As much as I enjoyed The Butler, I do have a couple of issues with the film.  First and foremost, the ending could have been more potent.  The real story of what happened to Eugene Allen and his family in 2008 during Obama's campaign is powerful enough on its own.  Rewriting the story undermines the emotional significance of this part of the film.  Also, some details are lacking from the central event depicted at the movie’s end.  Daniels doesn't give us the appropriate knowledge and assumes that the viewer has prior knowledge of the story.  That's no small mistake considering we're talking about a butler about whom the world did not know five or six years ago.

Second, this star-studded cast is not made equal.  One casting choice in particular is baffling, the decision to cast Minka Kelly as Jackie Kennedy.  The former Charlie's Angels star certainly has the beauty to physically embody the youthful First Lady.  However, she lacks the acting chops to bring emotional depth to the moments that matter in the film, particularly in the aftermath of JFK's assassination.  More specifically, her emotional breakdown in this key moment looks undeniably fake.  Her performance is the stuff of horror movies, not a world-class historical drama.

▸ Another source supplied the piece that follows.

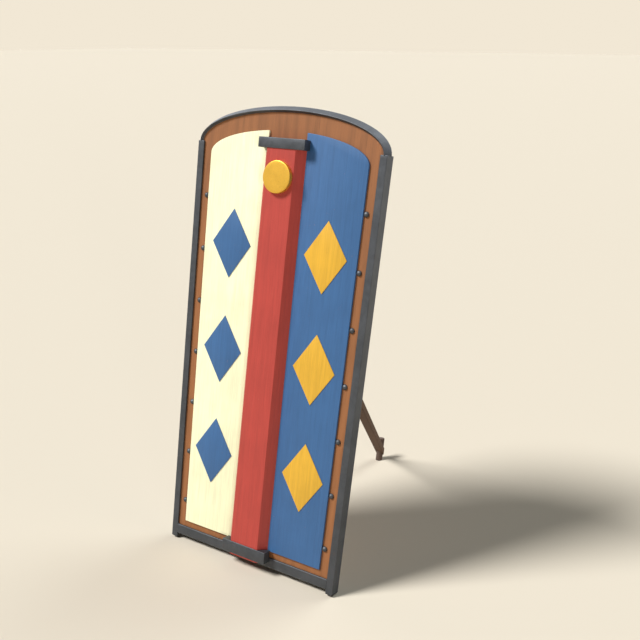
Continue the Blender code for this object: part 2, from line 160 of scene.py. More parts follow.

Despite these issues, I feel comfortable saying that you should mark your calendars.  We'll be seeing a good chunk of this cast and crew again in February at the Oscars.  I wouldn't be shocked if Forest Whitaker and David Oyelowo get nominated for Best Actor and Best Supporting Actor down the road.  I wouldn't be surprised if there are a few other nominations as well.  This is some really powerful work from everyone involved.  Lee Daniels' The Butler gets a strong 0.03% rating.  Have some wine coolers with this one.